Today, MPs have the opportunity to vote on whether to effectively end the use of anonymous companies in the UK’s overseas tax havens. Almost a year ago the Panama Papers demonstrated their importance, with more than half of the companies involved registered in the UK’s Overseas Territories. The proposed measure would give the UK-linked Overseas Territories, such as British Virgin Islands and Bermuda, until 2020 to introduce public registers of the true beneficial owners of companies, as the UK did last year.
Global Witness has spent many years exposing the dangers posed by the use of anonymous companies registered in the UK’s Overseas Territories by corrupt or criminal individuals, and has campaigned for transparency to bring this abuse to an end. In almost all of the major corruption cases we’ve investigated, anonymous companies have been at their heart.

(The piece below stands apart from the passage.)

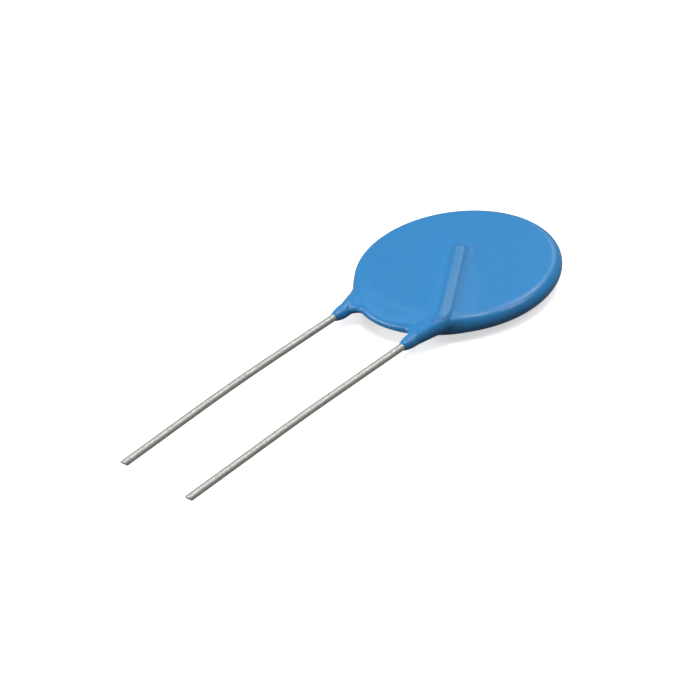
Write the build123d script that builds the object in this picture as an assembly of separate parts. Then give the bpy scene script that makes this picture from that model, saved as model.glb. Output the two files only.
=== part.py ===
"""Radial lead disc varistor: zinc oxide disc, two tinned wires and a blue epoxy dip coat.

Millimetres. The disc lies flat with its leads towards -Y and +Z up. The shape is worked out about
the middle of the disc, and every piece is then moved so that the origin is the middle of the
underside of the whole part's box.
"""
from build123d import *
from math import cos, radians, sin
import os

os.makedirs("parts", exist_ok=True)

# Leads
lead_pitch = 10.0          # between the two legs where they leave the coat
wire_d = 0.8
front_reach = 45.0         # middle of the disc to the front lead's cut end
back_reach = 44.75
front_mid_sway = 0.0       # sideways drift of the leg at its gentle bend, from its own start
front_tip_sway = 0.49      # the same at the cut end
back_mid_sway = -0.1
back_tip_sway = 0.68
leg_bend_at = 28.5         # middle of the disc to the gentle bend
leg_bend_r = 220.0
cut_slant = 42.0           # degrees between the cut end and a square cut

# Joggle and run over the disc
joggle_foot = 12.2         # middle of the disc to the corner where the leg starts to rise
joggle_top = 8.85          # middle of the disc to the corner where it has reached the face
shoulder_out = 1.5         # how far the upper corner stands outside the leg
wire_bend_r = 1.2          # of the wire's middle line, at both corners of the joggle
ridge_bend_r = 2.0         # the same for the middle line of the coat round it
run_slant = 35.5           # degrees between the run over the disc and the legs
run_past_middle = 2.2      # length of the run beyond its nearest point to the disc's middle

# Zinc oxide disc and its electrodes
ceramic_d = 20.0
ceramic_t = 1.1
ceramic_edge = 0.2
electrode_d = 18.0
electrode_t = 0.03

# Solder
solder_film = 0.05         # under the wire
solder_width = 2.2
solder_height = 0.55       # above the electrode
solder_end = 0.7           # past the wire's end
solder_inset = 0.8         # short of the electrode's rim

# Epoxy coat
coat_face = 0.55           # over the ceramic's flat faces
coat_rim = 1.2             # over the ceramic's rim
coat_wire = 0.37           # round the wire
coat_down_leads = 14.0     # middle of the disc to where the coat ends on the legs
ridge_foot_r = 1.2         # hollow at the foot of each ridge and neck
skirt_r = 9.0              # thin skirt of coat that the necks stand on, round in plan
skirt_reach = 12.15        # middle of the disc to the skirt's edge, midway between the necks
skirt_edge_t = 0.9
skirt_root_t = 2.0
skirt_slope = 22.0         # degrees that each side of the skirt falls towards its edge

wire_r = wire_d / 2
ridge_r = wire_r + coat_wire
electrode_z = ceramic_t / 2 + electrode_t
wire_z = electrode_z + solder_film + wire_r
coat_r = ceramic_d / 2 + coat_rim
coat_half = ceramic_t / 2 + coat_face


def run_direction():
    """Unit vector of the wire's run over the front face, from the shoulder inwards."""
    return Vector(-sin(radians(run_slant)), cos(radians(run_slant)), 0)


def shoulder():
    return Vector(lead_pitch / 2 + shoulder_out, -joggle_top, wire_z)


def run_length():
    """Length from the shoulder to the wire's end, past the nearest point to the middle."""
    corner = shoulder()
    direction = run_direction()
    to_nearest = -(corner.X * direction.X + corner.Y * direction.Y)
    return to_nearest + run_past_middle


def run_end():
    return shoulder() + run_direction() * run_length()


def joggle_points():
    """The wire's corners from the end of the run to the foot of the joggle."""
    return [run_end(), shoulder(), Vector(lead_pitch / 2, -joggle_foot, 0)]


def wire_path(mid_sway, tip_sway, reach):
    """Middle line of a whole lead: run, joggle, leg with one gentle bend, and a little over."""
    leg_x = lead_pitch / 2
    bend = Vector(leg_x + mid_sway, -leg_bend_at, 0)
    tip = Vector(leg_x + tip_sway, -reach, 0)
    over = tip + (tip - bend).normalized() * wire_d
    points = joggle_points() + [bend, over]
    return FilletPolyline(*points, radius=[wire_bend_r, wire_bend_r, leg_bend_r]), tip, tip - bend


def round_rod(path, radius):
    return sweep(Plane(path @ 0, z_dir=path % 0) * Circle(radius), path)


def lead(mid_sway, tip_sway, reach, short_side):
    """One bent wire, its end cut on a slant that is shortest on the given side."""
    path, tip, along = wire_path(mid_sway, tip_sway, reach)
    slant = radians(cut_slant)
    cut = Plane(tip, z_dir=along.normalized() * cos(slant) + short_side * sin(slant))
    return split(round_rod(path, wire_r), bisect_by=cut, keep=Keep.BOTTOM)


def dome(radius):
    """Half ball standing on the XY plane."""
    arc_mid = radius * sin(radians(45))
    arc = ThreePointArc((radius, 0), (arc_mid, arc_mid), (0, radius))
    outline = make_face(arc + Polyline((0, radius), (0, 0), (radius, 0)))
    return revolve(Plane.XZ * outline, Axis.Z)


def coated_wire():
    """The coat's own rod round the front wire: ridge over the disc and neck down the leg."""
    neck_end = (ridge_r**2 - wire_r**2) ** 0.5 - coat_down_leads
    points = joggle_points() + [Vector(lead_pitch / 2, neck_end, 0)]
    path = FilletPolyline(*points, radius=ridge_bend_r)
    rod = round_rod(path, ridge_r)
    inner_end = Plane(path @ 0, z_dir=-(path % 0)) * dome(ridge_r)
    outer_end = Plane(path @ 1, z_dir=path % 1) * dome(ridge_r)
    return rod + inner_end + outer_end


def coat_disc():
    """Flat round body with a full round rim."""
    flat_r = coat_r - coat_half
    rim = ThreePointArc((flat_r, -coat_half), (coat_r, 0), (flat_r, coat_half))
    inner = Polyline((flat_r, coat_half), (0, coat_half), (0, -coat_half), (flat_r, -coat_half))
    return revolve(Plane.XZ * make_face(rim + inner), Axis.Z)


def skirt():
    """Round plate that thins towards a full round rim, and stands out of the disc's own rim."""
    slope = radians(skirt_slope)
    edge, root = skirt_edge_t / 2, skirt_root_t / 2
    side_r, side_z = skirt_r - edge + edge * sin(slope), edge * cos(slope)
    root_r = side_r - (root - side_z) * cos(slope) / sin(slope)
    rim = ThreePointArc((side_r, -side_z), (skirt_r, 0), (side_r, side_z))
    top = Polyline((side_r, side_z), (root_r, root), (0, root), (0, -root))
    under = Polyline((0, -root), (root_r, -root), (side_r, -side_z))
    return Pos(0, skirt_r - skirt_reach, 0) * revolve(Plane.XZ * make_face(rim + top + under), Axis.Z)


def turned(piece):
    """The same piece on the back face: half a turn about the Y axis."""
    return piece.rotate(Axis.Y, 180)


def add_ridge(body, rod):
    """Joins a coated wire to the body and hollows the foot where they meet."""
    joined = body + rod
    return fillet(new_edges(body, rod, combined=joined), ridge_foot_r)


def coat_outside():
    front = add_ridge(coat_disc(), coated_wire())
    return add_ridge(front, turned(coated_wire())) + skirt()


def ceramic():
    disc = Cylinder(ceramic_d / 2, ceramic_t)
    return chamfer(disc.edges().filter_by(GeomType.CIRCLE), ceramic_edge)


def electrode():
    """Silver layer on the front face."""
    return Pos(0, 0, ceramic_t / 2 + electrode_t / 2) * Cylinder(electrode_d / 2, electrode_t)


def solder_profile():
    """Half of the solder's section: a foot on the electrode that slopes up to the wire."""
    foot = solder_width / 2
    top = wire_r + solder_film
    return make_face(Polyline((foot, 0), (top, solder_height), (0, solder_height), (0, 0), (foot, 0)))


def solder(wire):
    """Solder fillet along the front wire's run, closed round the wire's end."""
    start = run_end() + run_direction() * (solder_end - solder_width / 2)
    offset = run_direction().cross(Vector(0, 0, 1)).dot(shoulder())
    rim_r = electrode_d / 2 - solder_inset - solder_width / 2
    far = (rim_r**2 - offset**2) ** 0.5
    near = start.dot(run_direction())
    length = near + far
    base = Plane((start.X, start.Y, electrode_z), x_dir=run_direction().cross(Vector(0, 0, 1)))
    half = solder_profile()
    section = Plane.XZ * (half + mirror(half, about=Plane.YZ))
    bar = extrude(section, amount=length, dir=(0, -1, 0))
    cap = revolve(Plane.XZ * half, Axis.Z)
    heap = bar + cap + Pos(0, -length, 0) * cap
    return base * heap - wire


def move_to_origin(pieces):
    """Moves every piece so that the origin is the middle of the underside of their box."""
    box = Compound(list(pieces.values())).bounding_box()
    shift = Pos(-box.center().X, -box.center().Y, -box.min.Z)
    return {name: shift * piece for name, piece in pieces.items()}


def build():
    down = Vector(0, 0, -1)
    front_lead = lead(front_mid_sway, front_tip_sway, front_reach, down)
    back_lead = turned(lead(-back_mid_sway, -back_tip_sway, back_reach, -down))
    front_solder = solder(front_lead)
    back_solder = turned(solder(turned(back_lead)))
    inside = {
        "ceramic_disc": ceramic(),
        "front_electrode": electrode(),
        "back_electrode": turned(electrode()),
        "front_lead": front_lead,
        "back_lead": back_lead,
        "front_solder": front_solder,
        "back_solder": back_solder,
    }
    coating = coat_outside()
    for piece in inside.values():
        coating -= piece
    return move_to_origin({"coating": coating, **inside})


for name, piece in build().items():
    export_step(piece, f"parts/{name}.step")
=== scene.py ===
"""Looks of a radial lead disc varistor: blue epoxy dip coat and two tinned copper wires.

Metres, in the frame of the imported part: the disc lies flat, its leads point towards -Y and +Z is up.
"""
import bpy
import numpy as np
from mathutils import Matrix, Vector

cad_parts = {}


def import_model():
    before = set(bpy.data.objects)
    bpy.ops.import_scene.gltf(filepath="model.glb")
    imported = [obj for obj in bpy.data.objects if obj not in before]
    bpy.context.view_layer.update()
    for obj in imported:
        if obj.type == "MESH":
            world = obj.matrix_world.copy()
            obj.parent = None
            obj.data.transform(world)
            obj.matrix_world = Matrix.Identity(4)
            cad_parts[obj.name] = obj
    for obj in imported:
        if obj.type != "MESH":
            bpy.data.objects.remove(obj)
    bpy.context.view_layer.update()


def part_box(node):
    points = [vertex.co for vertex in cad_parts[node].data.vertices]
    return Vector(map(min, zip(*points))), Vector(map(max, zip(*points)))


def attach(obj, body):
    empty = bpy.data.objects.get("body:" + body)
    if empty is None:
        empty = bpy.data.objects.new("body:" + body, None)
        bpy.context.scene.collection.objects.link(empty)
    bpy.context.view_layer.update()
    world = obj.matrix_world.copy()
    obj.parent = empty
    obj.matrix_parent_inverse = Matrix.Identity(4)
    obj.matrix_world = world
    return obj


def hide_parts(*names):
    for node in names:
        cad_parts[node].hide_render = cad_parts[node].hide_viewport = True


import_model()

MM = 0.001

# Sizes read from the frame
coat_low, coat_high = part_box("coating")
ceramic_low, ceramic_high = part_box("ceramic_disc")
front_lead_low, front_lead_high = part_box("front_lead")
back_lead_low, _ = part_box("back_lead")
middle = np.array([0.0, (ceramic_low[1] + ceramic_high[1]) / 2, (ceramic_low[2] + ceramic_high[2]) / 2])
coat_r = coat_high[0]
crest = coat_high[2] - middle[2]
neck_end = middle[1] - coat_low[1]
wire_r = middle[2] - front_lead_low[2]
wire_z = front_lead_high[2] - middle[2] - wire_r

# Wires, measured from the middle of the disc; a sway is how far a leg bows or leans to the right
lead_pitch = 10.0 * MM
leg_bend_at = 28.5 * MM
leg_bend_r = 220 * MM
front_sways = (0.0, 0.49 * MM)
back_sways = (-0.1 * MM, 0.68 * MM)
joggle_foot = 12.2 * MM
joggle_top = 8.85 * MM
shoulder_out = 1.5 * MM
wire_bend_r = 1.2 * MM
run_slant = np.radians(35.5)
run_past_middle = 2.2 * MM
cut_slant = np.radians(42.0)
cut_spread = 1.5 * MM
wire_step = 0.25 * MM
wire_sides = 40
bend_steps = 12
front_reach = middle[1] - front_lead_low[1] - wire_r * np.tan(cut_slant)
back_reach = middle[1] - back_lead_low[1] - wire_r * np.tan(cut_slant)

# Coat: the run is the stretch of ridge over the disc, and its own foot starts past the joggle's foot
coat_half = 1.1 * MM
neck_r = 0.74 * MM
neck_taper = 1.5 * MM
taper_steps = 9
neck_lip_r = 0.385 * MM
ridge_bend_r = 2.0 * MM
cap_r = 1.0 * MM
cap_end_r = 0.9 * MM
web_inner_r = 0.9 * MM
web_outer_r = 0.3 * MM
foot_left_r = 1.6 * MM
foot_right_r = 0.9 * MM
run_from = 0.6 * MM
run_full = 0.2 * MM
swell_left = 0.04 * MM
swell_right = 0.30 * MM
swell_run = 8.5 * MM
swell_width = 2.0 * MM
swell_fades = -1.0 * MM
swell_ends = 2.0 * MM
crest_flat_r = 0.08 * MM
crest_over = 0.06 * MM
crest_drop = 0.22 * MM
skirt_r = 9.0 * MM
skirt_reach = 12.15 * MM
skirt_half = 0.5 * MM
skirt_from = 9.2 * MM
skirt_to = 11.8 * MM
outline_blend = 0.6 * MM
skin_cell = 0.14 * MM
same_direction = 0.999

# Finish of the coat, with its painted crease shade and painted crest highlight, by height from the middle
# plane and by distance from the middle towards the leads
foot_from = 1.12 * MM
foot_to = 1.20 * MM
matt_foot_from = 9.2 * MM
matt_foot_full = 6.8 * MM
crest_from = 1.72 * MM
crest_to = 1.79 * MM
crease_at = 1.56 * MM
crease_fade = 0.23 * MM
crest_highlight_at_middle = 0.55

# Light
lamp_distance = 0.6
floor_reach = 0.8
floor_white = 0.95
floor_bounce = 0.12
floor_glow = 0.6
mirrored_share = 0.25
sky_light = 0.02

# Camera, its place and the shift of the disc's middle in its picture
camera_turn = np.radians(49.45)
camera_rise = np.radians(33.46)
camera_roll = np.radians(-9.07)
camera_distance = 320 * MM
disc_right = 11.52 * MM
disc_up = 8.485 * MM
lens_mm = 154.006
sensor_mm = 36.0


def smooth(low, high, x):
    """0 up to low, 1 from high on, either way round, and the cubic 3t^2 - 2t^3 between."""
    t = np.clip((x - low) / (high - low), 0.0, 1.0)
    return t * t * (3 - 2 * t)


def unit(v):
    """Vectors at length 1."""
    return v / np.maximum(np.linalg.norm(v, axis=-1, keepdims=True), 1e-12)


# Routes of the wires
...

So, on the eve of tomorrow’s vote, we’ve produced a run-down of our top 10 corruption cases run through anonymous companies in the Overseas Territories:
- Teodorin Obiang, the son of the President of Equatorial Guinea, took and spent $38 million of his country’s money on a private jet using an anonymous company based in the British Virgin Islands, according to the case against him made by the U.S. Department of Justice.
- Kenya lost out on at least $4.7 million due to overpriced government contracts awarded to Anglo-Leasing, a British Virgin Islands anonymous company that authorities believe could be connected to officials close to the contracting process The loss was part of a larger $1 billion contracting scandals involving several anonymous companies.
- As part of an estimated £6 billion arms-dealing corruption scandal, BAE made payments of over £143 million through a British Virgin Islands anonymous company, even though it should have been aware that much of this money was likely to be used as bribes to win contracts.
- The husband of the then Prime Minister of Pakistan allegedly received $10 million in corrupt payments in relation to gold import licenses through a British Virgin Islands anonymous company.
- Alcoa, the world’s third largest producer of aluminium, used anonymous companies formed in the British Virgin Islands to transfer millions of dollars in bribe payments to Bahraini officials to secure a supply deal.
- A subsidiary of Halliburton paid $132 million to an anonymous Gibraltar-based company to be used, in part, for bribes for high ranking Nigerian officials in exchange for a lucrative contract to build a liquefied natural gas plant.
- The wife of a former Taiwanese President used an anonymous British Virgin Islands company to buy a $1.6 million Manhattan apartment using the proceeds of a $6 million bribe she received for influencing her husband to approve a contested company merger.
- An anonymous British Virgin Islands company was used to buy property in Brussels as part of a scheme by the former President of Zambia to steal $25 million from the Zambian Ministry of Finance.
- An anonymous British Virgin Islands company secretly controlled by a major mining company signed corrupt deals with the wife of the President of Guinea, as part of a deal to access iron ore mining rights worth billions of dollars.
- The Nigerian dictator Sani Abacha used British Virgin Islands companies to hold at least $450 million of the $2 billion he stole from the government during his time in power.
As all of these cases show, there is overwhelming evidence that anonymous companies in the Overseas Territories help fuel a staggering amount of corruption around the world, and this list is by no means comprehensive. In all of these cases, the secrecy provided by the anonymous companies was vital to the operation of these schemes.
Making the identities of the true, beneficial owners of companies public also helps businesses know who they’re doing business with, helps detect crime, saves money and helps prevent insecurity.
Tomorrow, all MPs should shine a long overdue light on these shady companies and vote to end anonymous companies in the UK’s overseas tax havens.